====== Record set ======
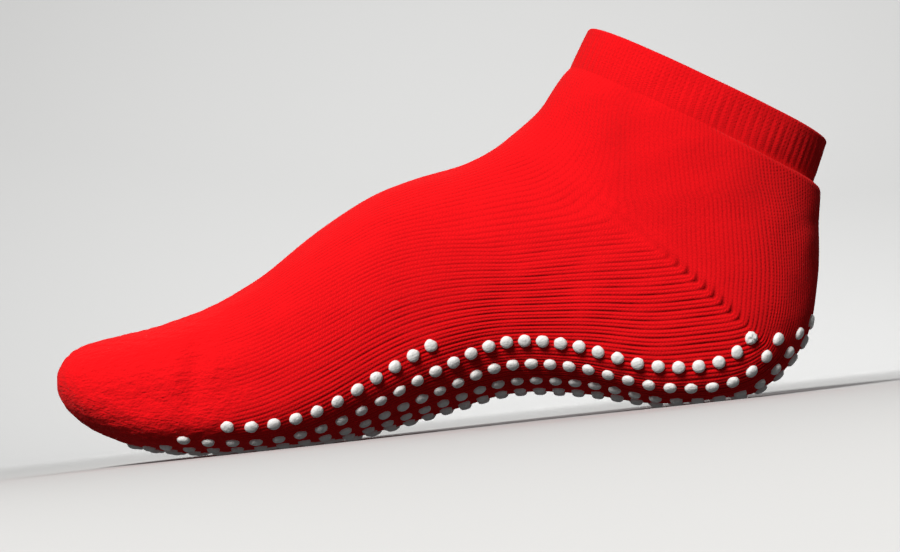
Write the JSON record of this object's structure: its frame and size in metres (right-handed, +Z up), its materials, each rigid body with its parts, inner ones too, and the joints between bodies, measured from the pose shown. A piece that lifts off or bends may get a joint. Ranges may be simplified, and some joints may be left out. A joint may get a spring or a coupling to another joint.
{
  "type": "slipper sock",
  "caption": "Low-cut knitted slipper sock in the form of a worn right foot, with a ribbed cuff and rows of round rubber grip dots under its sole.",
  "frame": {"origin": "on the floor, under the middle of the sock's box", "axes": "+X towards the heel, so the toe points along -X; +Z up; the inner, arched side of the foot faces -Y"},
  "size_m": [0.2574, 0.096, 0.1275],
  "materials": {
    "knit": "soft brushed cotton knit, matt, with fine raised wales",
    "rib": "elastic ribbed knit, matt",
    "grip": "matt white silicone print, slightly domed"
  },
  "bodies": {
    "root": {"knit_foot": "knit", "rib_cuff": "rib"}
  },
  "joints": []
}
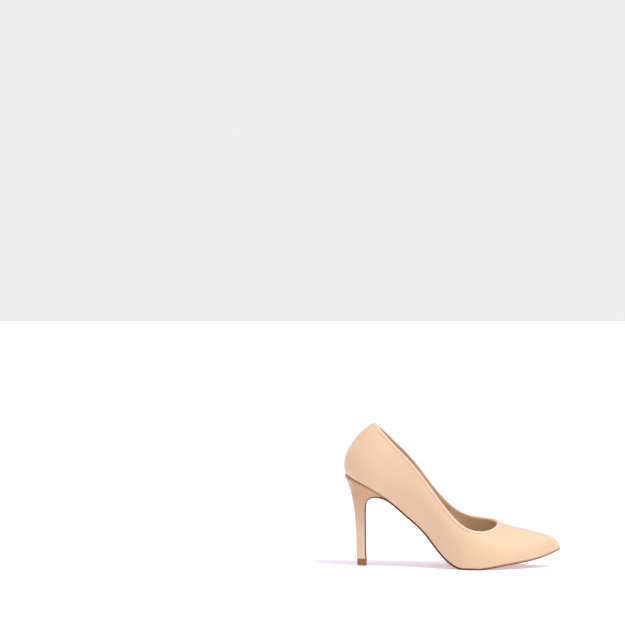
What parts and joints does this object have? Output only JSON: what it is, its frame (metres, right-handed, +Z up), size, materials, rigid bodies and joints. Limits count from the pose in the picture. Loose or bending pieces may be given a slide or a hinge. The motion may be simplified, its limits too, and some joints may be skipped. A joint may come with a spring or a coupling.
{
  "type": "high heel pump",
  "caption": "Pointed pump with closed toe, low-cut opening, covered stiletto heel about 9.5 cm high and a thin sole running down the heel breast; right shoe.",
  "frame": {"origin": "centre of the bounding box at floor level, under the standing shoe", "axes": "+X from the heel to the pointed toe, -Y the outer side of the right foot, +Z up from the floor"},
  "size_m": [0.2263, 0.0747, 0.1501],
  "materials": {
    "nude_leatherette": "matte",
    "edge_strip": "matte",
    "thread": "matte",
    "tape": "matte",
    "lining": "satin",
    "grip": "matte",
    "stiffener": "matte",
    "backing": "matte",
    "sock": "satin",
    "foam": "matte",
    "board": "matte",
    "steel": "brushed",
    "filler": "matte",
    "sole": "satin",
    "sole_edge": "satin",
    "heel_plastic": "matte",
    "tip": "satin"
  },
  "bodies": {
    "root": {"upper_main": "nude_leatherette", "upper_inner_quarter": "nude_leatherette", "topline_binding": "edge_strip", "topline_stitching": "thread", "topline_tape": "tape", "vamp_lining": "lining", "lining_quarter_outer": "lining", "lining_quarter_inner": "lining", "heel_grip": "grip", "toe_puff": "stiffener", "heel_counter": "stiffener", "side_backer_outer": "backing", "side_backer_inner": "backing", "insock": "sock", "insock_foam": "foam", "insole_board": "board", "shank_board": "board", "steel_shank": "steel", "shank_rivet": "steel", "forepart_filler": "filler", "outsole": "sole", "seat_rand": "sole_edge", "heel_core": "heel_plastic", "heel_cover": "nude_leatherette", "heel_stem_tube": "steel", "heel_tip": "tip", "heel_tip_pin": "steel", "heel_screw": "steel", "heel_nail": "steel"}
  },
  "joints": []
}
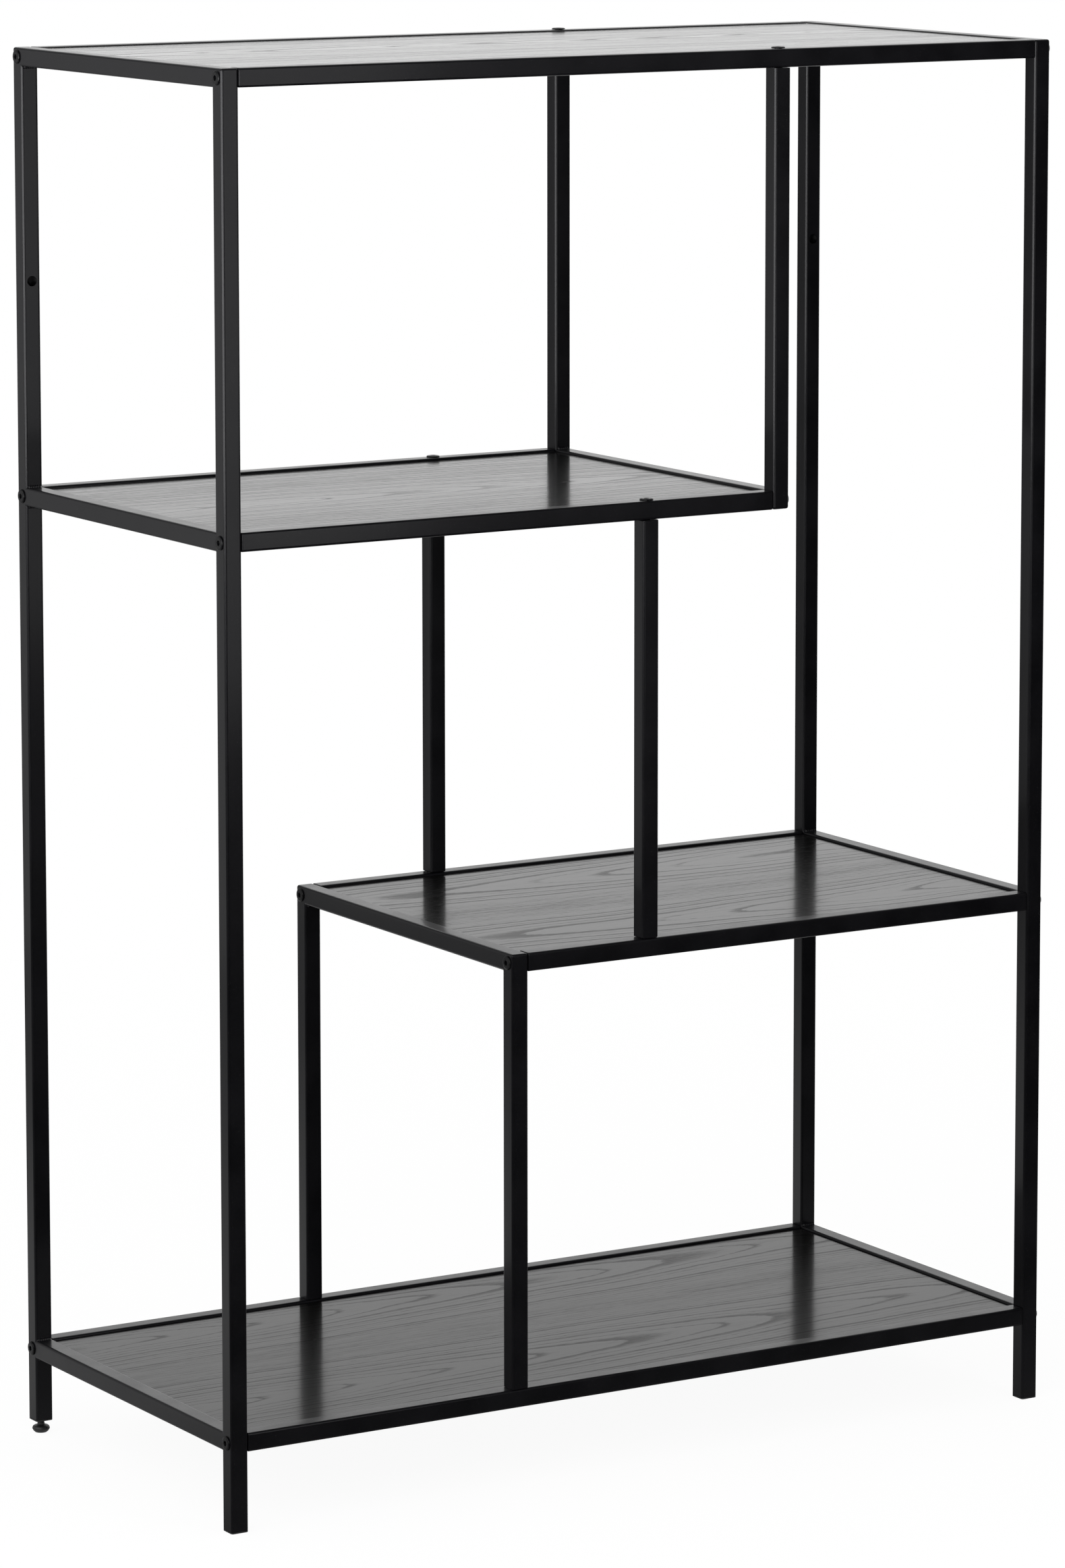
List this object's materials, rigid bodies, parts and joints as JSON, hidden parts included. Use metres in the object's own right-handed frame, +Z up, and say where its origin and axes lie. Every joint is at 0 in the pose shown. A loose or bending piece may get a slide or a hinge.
======
■ **Given problem**
Recite the full listing above exactly.

■ **Full answer**
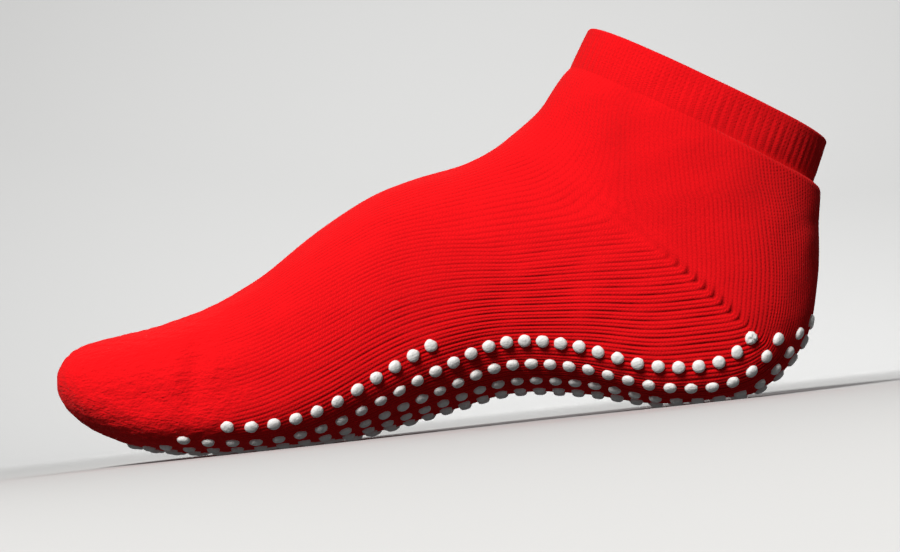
Write the JSON record of this object's structure: its frame and size in metres (right-handed, +Z up), its materials, each rigid body with its parts, inner ones too, and the joints between bodies, measured from the pose shown. A piece that lifts off or bends may get a joint. Ranges may be simplified, and some joints may be left out. A joint may get a spring or a coupling to another joint.
{
  "type": "slipper sock",
  "caption": "Low-cut knitted slipper sock in the form of a worn right foot, with a ribbed cuff and rows of round rubber grip dots under its sole.",
  "frame": {"origin": "on the floor, under the middle of the sock's box", "axes": "+X towards the heel, so the toe points along -X; +Z up; the inner, arched side of the foot faces -Y"},
  "size_m": [0.2574, 0.096, 0.1275],
  "materials": {
    "knit": "soft brushed cotton knit, matt, with fine raised wales",
    "rib": "elastic ribbed knit, matt",
    "grip": "matt white silicone print, slightly domed"
  },
  "bodies": {
    "root": {"knit_foot": "knit", "rib_cuff": "rib"}
  },
  "joints": []
}
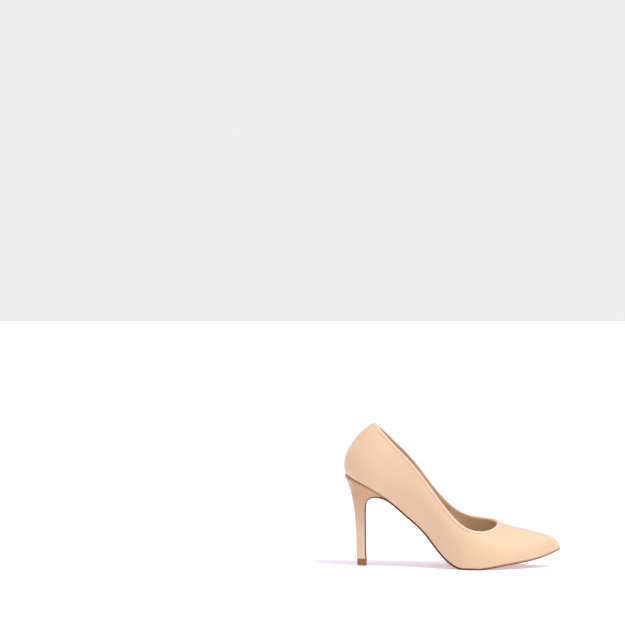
What parts and joints does this object have? Output only JSON: what it is, its frame (metres, right-handed, +Z up), size, materials, rigid bodies and joints. Limits count from the pose in the picture. Loose or bending pieces may be given a slide or a hinge. The motion may be simplified, its limits too, and some joints may be skipped. A joint may come with a spring or a coupling.
{
  "type": "high heel pump",
  "caption": "Pointed pump with closed toe, low-cut opening, covered stiletto heel about 9.5 cm high and a thin sole running down the heel breast; right shoe.",
  "frame": {"origin": "centre of the bounding box at floor level, under the standing shoe", "axes": "+X from the heel to the pointed toe, -Y the outer side of the right foot, +Z up from the floor"},
  "size_m": [0.2263, 0.0747, 0.1501],
  "materials": {
    "nude_leatherette": "matte",
    "edge_strip": "matte",
    "thread": "matte",
    "tape": "matte",
    "lining": "satin",
    "grip": "matte",
    "stiffener": "matte",
    "backing": "matte",
    "sock": "satin",
    "foam": "matte",
    "board": "matte",
    "steel": "brushed",
    "filler": "matte",
    "sole": "satin",
    "sole_edge": "satin",
    "heel_plastic": "matte",
    "tip": "satin"
  },
  "bodies": {
    "root": {"upper_main": "nude_leatherette", "upper_inner_quarter": "nude_leatherette", "topline_binding": "edge_strip", "topline_stitching": "thread", "topline_tape": "tape", "vamp_lining": "lining", "lining_quarter_outer": "lining", "lining_quarter_inner": "lining", "heel_grip": "grip", "toe_puff": "stiffener", "heel_counter": "stiffener", "side_backer_outer": "backing", "side_backer_inner": "backing", "insock": "sock", "insock_foam": "foam", "insole_board": "board", "shank_board": "board", "steel_shank": "steel", "shank_rivet": "steel", "forepart_filler": "filler", "outsole": "sole", "seat_rand": "sole_edge", "heel_core": "heel_plastic", "heel_cover": "nude_leatherette", "heel_stem_tube": "steel", "heel_tip": "tip", "heel_tip_pin": "steel", "heel_screw": "steel", "heel_nail": "steel"}
  },
  "joints": []
}
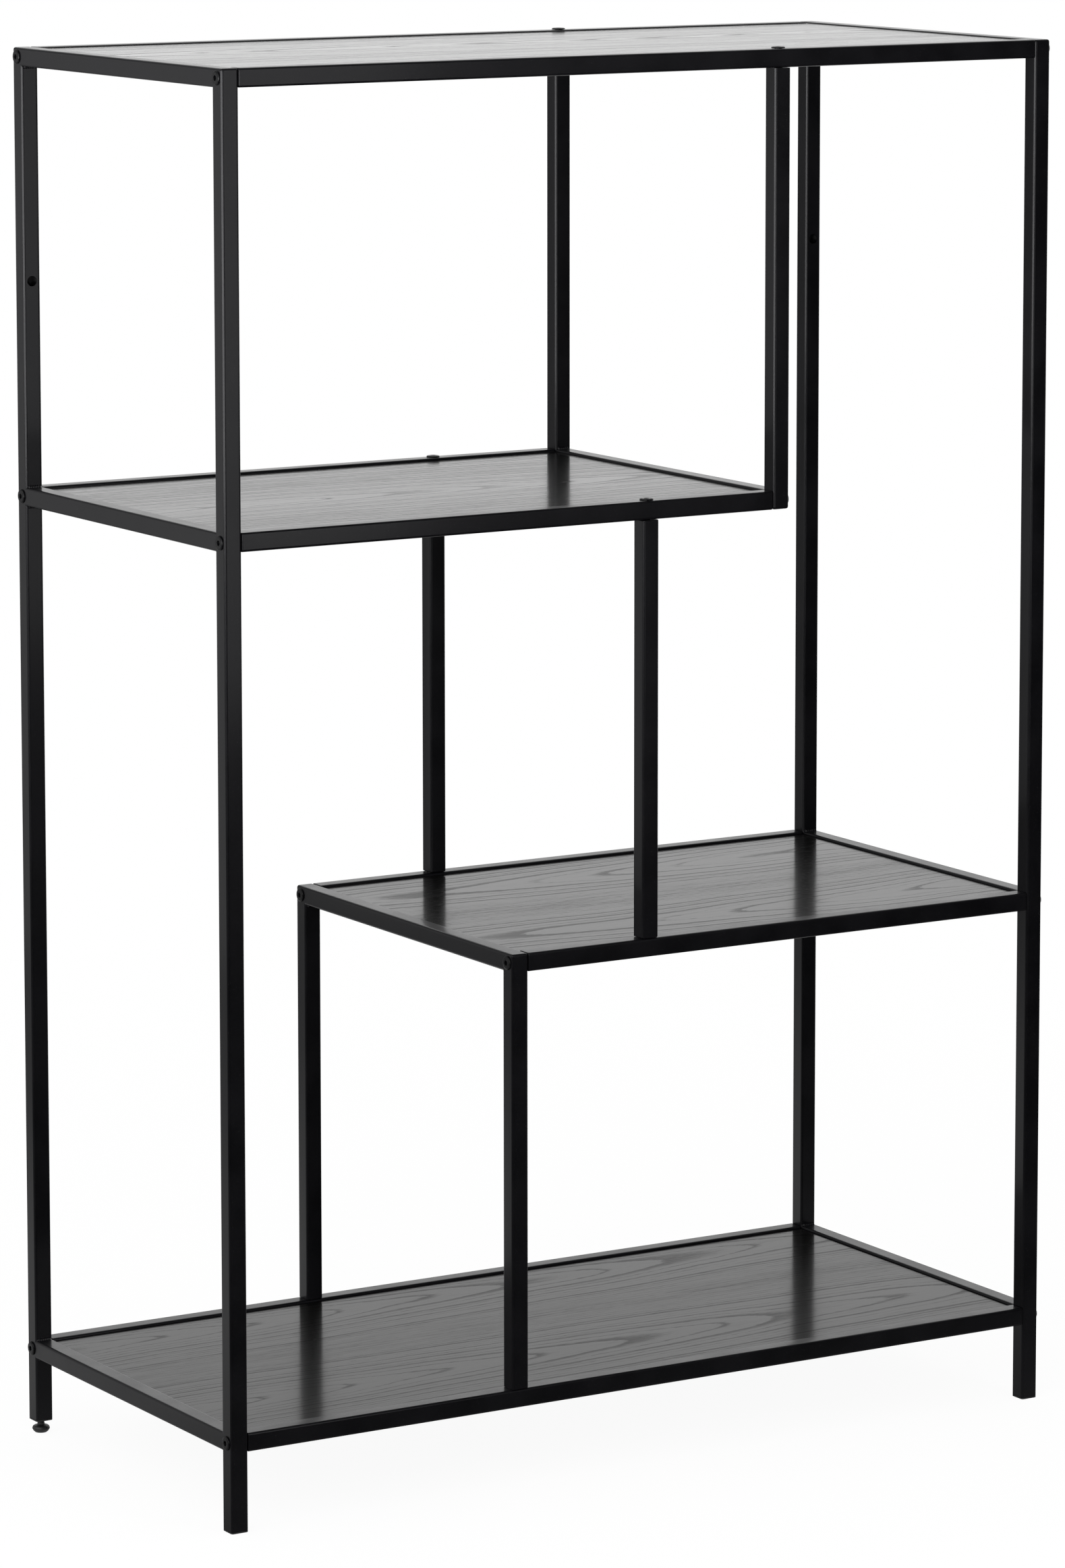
List this object's materials, rigid bodies, parts and joints as JSON, hidden parts included. Use metres in the object's own right-handed frame, +Z up, and say where its origin and axes lie. Every joint is at 0 in the pose shown. A loose or bending piece may get a slide or a hinge.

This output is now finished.